---------- Data shown ----------
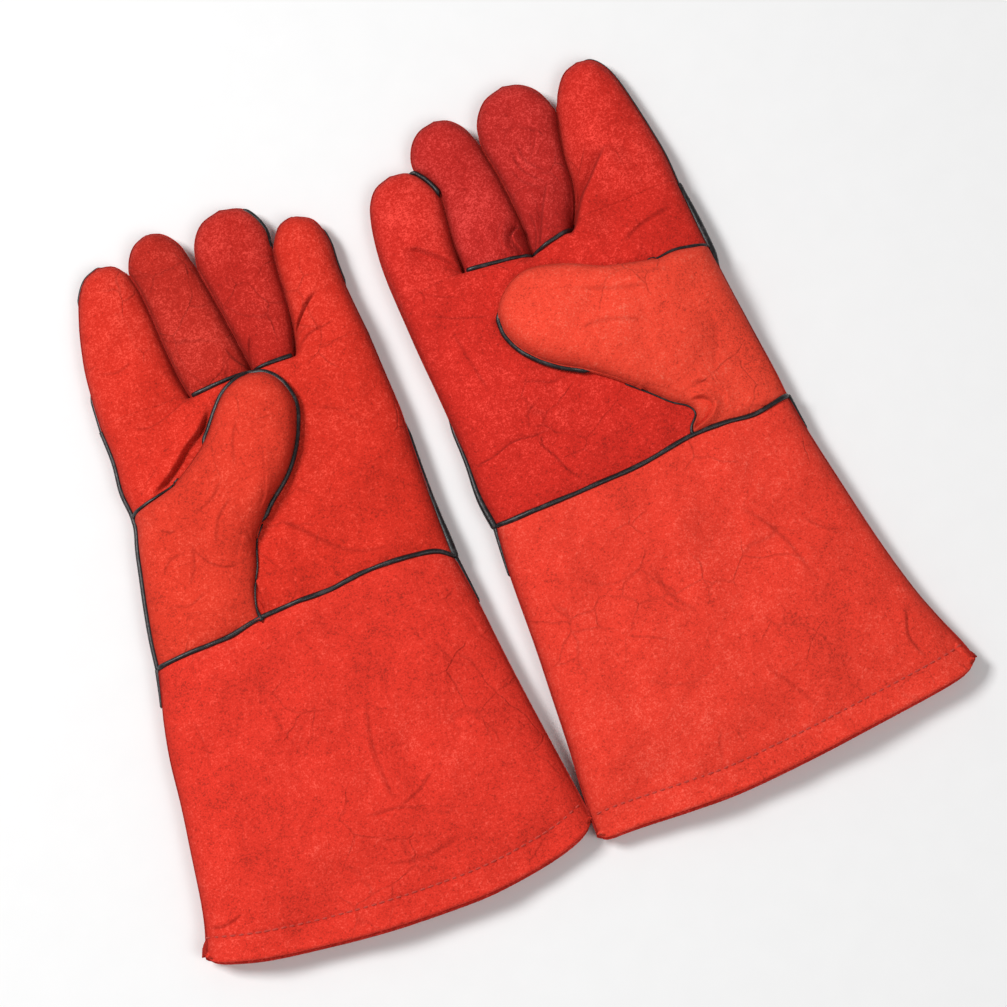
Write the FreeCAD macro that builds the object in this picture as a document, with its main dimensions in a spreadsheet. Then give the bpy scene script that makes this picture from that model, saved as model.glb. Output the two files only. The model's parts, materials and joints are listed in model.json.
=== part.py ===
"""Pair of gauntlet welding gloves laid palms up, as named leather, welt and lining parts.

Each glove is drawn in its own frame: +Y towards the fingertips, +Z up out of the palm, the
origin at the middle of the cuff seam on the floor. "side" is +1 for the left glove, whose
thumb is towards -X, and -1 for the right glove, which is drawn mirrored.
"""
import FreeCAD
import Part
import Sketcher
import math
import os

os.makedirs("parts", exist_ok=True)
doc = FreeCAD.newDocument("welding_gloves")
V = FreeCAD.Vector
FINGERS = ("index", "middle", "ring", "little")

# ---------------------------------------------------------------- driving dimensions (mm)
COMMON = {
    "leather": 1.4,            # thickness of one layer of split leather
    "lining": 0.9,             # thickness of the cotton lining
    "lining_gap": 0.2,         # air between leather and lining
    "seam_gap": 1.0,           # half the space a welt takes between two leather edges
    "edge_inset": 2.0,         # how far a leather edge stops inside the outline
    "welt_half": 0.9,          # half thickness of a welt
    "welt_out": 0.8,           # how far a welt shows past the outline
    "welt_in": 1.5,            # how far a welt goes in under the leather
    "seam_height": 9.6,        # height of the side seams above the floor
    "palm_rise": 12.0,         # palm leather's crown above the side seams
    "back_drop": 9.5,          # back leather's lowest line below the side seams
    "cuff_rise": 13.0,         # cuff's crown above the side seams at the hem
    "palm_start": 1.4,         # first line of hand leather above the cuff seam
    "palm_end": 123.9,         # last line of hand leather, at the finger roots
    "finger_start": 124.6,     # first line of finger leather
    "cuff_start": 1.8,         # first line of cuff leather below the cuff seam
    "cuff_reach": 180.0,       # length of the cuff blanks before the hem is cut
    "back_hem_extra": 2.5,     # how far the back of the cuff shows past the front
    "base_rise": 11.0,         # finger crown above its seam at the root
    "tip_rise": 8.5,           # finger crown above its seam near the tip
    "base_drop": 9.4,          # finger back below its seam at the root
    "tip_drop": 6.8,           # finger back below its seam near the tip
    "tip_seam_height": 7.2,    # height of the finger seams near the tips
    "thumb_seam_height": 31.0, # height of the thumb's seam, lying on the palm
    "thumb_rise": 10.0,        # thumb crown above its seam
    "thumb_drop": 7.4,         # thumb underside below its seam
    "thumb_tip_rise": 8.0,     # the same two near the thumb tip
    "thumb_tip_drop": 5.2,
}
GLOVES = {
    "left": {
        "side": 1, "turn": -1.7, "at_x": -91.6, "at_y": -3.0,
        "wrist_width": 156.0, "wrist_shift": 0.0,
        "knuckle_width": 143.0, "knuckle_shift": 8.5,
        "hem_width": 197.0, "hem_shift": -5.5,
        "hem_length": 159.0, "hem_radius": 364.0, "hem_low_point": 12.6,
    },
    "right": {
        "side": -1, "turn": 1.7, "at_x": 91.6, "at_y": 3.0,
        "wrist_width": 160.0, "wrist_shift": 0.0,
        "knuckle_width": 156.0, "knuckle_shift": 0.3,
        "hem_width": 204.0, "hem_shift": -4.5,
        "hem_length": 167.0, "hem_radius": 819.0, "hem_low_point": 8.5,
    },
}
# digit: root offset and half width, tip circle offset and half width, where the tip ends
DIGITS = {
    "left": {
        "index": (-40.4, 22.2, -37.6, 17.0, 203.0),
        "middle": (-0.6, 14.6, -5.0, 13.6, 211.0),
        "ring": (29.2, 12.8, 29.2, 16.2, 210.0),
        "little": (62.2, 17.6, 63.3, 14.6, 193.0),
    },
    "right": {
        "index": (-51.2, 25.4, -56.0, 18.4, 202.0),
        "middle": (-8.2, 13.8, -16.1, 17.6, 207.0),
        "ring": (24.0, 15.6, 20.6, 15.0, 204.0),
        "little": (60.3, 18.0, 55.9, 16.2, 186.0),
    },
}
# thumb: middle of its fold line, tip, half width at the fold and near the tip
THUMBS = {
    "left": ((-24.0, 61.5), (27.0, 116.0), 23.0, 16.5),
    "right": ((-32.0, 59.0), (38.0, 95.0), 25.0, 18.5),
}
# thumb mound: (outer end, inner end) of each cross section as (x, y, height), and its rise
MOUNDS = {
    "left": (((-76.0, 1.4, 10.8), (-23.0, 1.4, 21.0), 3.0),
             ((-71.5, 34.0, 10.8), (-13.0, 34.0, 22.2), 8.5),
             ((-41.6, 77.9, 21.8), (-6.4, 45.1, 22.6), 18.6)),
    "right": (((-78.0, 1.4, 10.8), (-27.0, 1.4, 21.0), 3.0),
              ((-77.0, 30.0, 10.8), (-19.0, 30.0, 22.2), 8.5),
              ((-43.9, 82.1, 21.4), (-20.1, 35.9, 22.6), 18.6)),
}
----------
Reproduce the listing above verbatim, from first line to last.

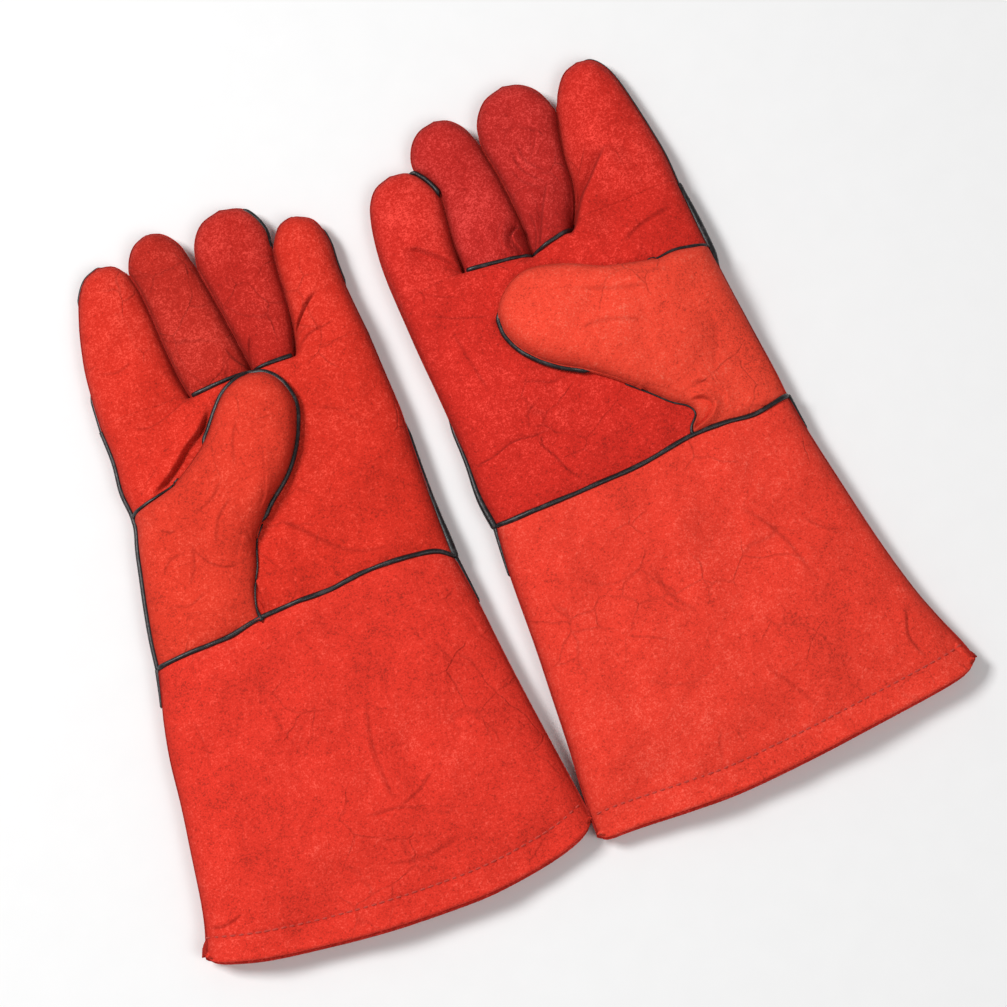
Write the FreeCAD macro that builds the object in this picture as a document, with its main dimensions in a spreadsheet. Then give the bpy scene script that makes this picture from that model, saved as model.glb. Output the two files only. The model's parts, materials and joints are listed in model.json.
=== part.py ===
"""Pair of gauntlet welding gloves laid palms up, as named leather, welt and lining parts.

Each glove is drawn in its own frame: +Y towards the fingertips, +Z up out of the palm, the
origin at the middle of the cuff seam on the floor. "side" is +1 for the left glove, whose
thumb is towards -X, and -1 for the right glove, which is drawn mirrored.
"""
import FreeCAD
import Part
import Sketcher
import math
import os

os.makedirs("parts", exist_ok=True)
doc = FreeCAD.newDocument("welding_gloves")
V = FreeCAD.Vector
FINGERS = ("index", "middle", "ring", "little")

# ---------------------------------------------------------------- driving dimensions (mm)
COMMON = {
    "leather": 1.4,            # thickness of one layer of split leather
    "lining": 0.9,             # thickness of the cotton lining
    "lining_gap": 0.2,         # air between leather and lining
    "seam_gap": 1.0,           # half the space a welt takes between two leather edges
    "edge_inset": 2.0,         # how far a leather edge stops inside the outline
    "welt_half": 0.9,          # half thickness of a welt
    "welt_out": 0.8,           # how far a welt shows past the outline
    "welt_in": 1.5,            # how far a welt goes in under the leather
    "seam_height": 9.6,        # height of the side seams above the floor
    "palm_rise": 12.0,         # palm leather's crown above the side seams
    "back_drop": 9.5,          # back leather's lowest line below the side seams
    "cuff_rise": 13.0,         # cuff's crown above the side seams at the hem
    "palm_start": 1.4,         # first line of hand leather above the cuff seam
    "palm_end": 123.9,         # last line of hand leather, at the finger roots
    "finger_start": 124.6,     # first line of finger leather
    "cuff_start": 1.8,         # first line of cuff leather below the cuff seam
    "cuff_reach": 180.0,       # length of the cuff blanks before the hem is cut
    "back_hem_extra": 2.5,     # how far the back of the cuff shows past the front
    "base_rise": 11.0,         # finger crown above its seam at the root
    "tip_rise": 8.5,           # finger crown above its seam near the tip
    "base_drop": 9.4,          # finger back below its seam at the root
    "tip_drop": 6.8,           # finger back below its seam near the tip
    "tip_seam_height": 7.2,    # height of the finger seams near the tips
    "thumb_seam_height": 31.0, # height of the thumb's seam, lying on the palm
    "thumb_rise": 10.0,        # thumb crown above its seam
    "thumb_drop": 7.4,         # thumb underside below its seam
    "thumb_tip_rise": 8.0,     # the same two near the thumb tip
    "thumb_tip_drop": 5.2,
}
GLOVES = {
    "left": {
        "side": 1, "turn": -1.7, "at_x": -91.6, "at_y": -3.0,
        "wrist_width": 156.0, "wrist_shift": 0.0,
        "knuckle_width": 143.0, "knuckle_shift": 8.5,
        "hem_width": 197.0, "hem_shift": -5.5,
        "hem_length": 159.0, "hem_radius": 364.0, "hem_low_point": 12.6,
    },
    "right": {
        "side": -1, "turn": 1.7, "at_x": 91.6, "at_y": 3.0,
        "wrist_width": 160.0, "wrist_shift": 0.0,
        "knuckle_width": 156.0, "knuckle_shift": 0.3,
        "hem_width": 204.0, "hem_shift": -4.5,
        "hem_length": 167.0, "hem_radius": 819.0, "hem_low_point": 8.5,
    },
}
# digit: root offset and half width, tip circle offset and half width, where the tip ends
DIGITS = {
    "left": {
        "index": (-40.4, 22.2, -37.6, 17.0, 203.0),
        "middle": (-0.6, 14.6, -5.0, 13.6, 211.0),
        "ring": (29.2, 12.8, 29.2, 16.2, 210.0),
        "little": (62.2, 17.6, 63.3, 14.6, 193.0),
    },
    "right": {
        "index": (-51.2, 25.4, -56.0, 18.4, 202.0),
        "middle": (-8.2, 13.8, -16.1, 17.6, 207.0),
        "ring": (24.0, 15.6, 20.6, 15.0, 204.0),
        "little": (60.3, 18.0, 55.9, 16.2, 186.0),
    },
}
# thumb: middle of its fold line, tip, half width at the fold and near the tip
THUMBS = {
    "left": ((-24.0, 61.5), (27.0, 116.0), 23.0, 16.5),
    "right": ((-32.0, 59.0), (38.0, 95.0), 25.0, 18.5),
}
# thumb mound: (outer end, inner end) of each cross section as (x, y, height), and its rise
MOUNDS = {
    "left": (((-76.0, 1.4, 10.8), (-23.0, 1.4, 21.0), 3.0),
             ((-71.5, 34.0, 10.8), (-13.0, 34.0, 22.2), 8.5),
             ((-41.6, 77.9, 21.8), (-6.4, 45.1, 22.6), 18.6)),
    "right": (((-78.0, 1.4, 10.8), (-27.0, 1.4, 21.0), 3.0),
              ((-77.0, 30.0, 10.8), (-19.0, 30.0, 22.2), 8.5),
              ((-43.9, 82.1, 21.4), (-20.1, 35.9, 22.6), 18.6)),
}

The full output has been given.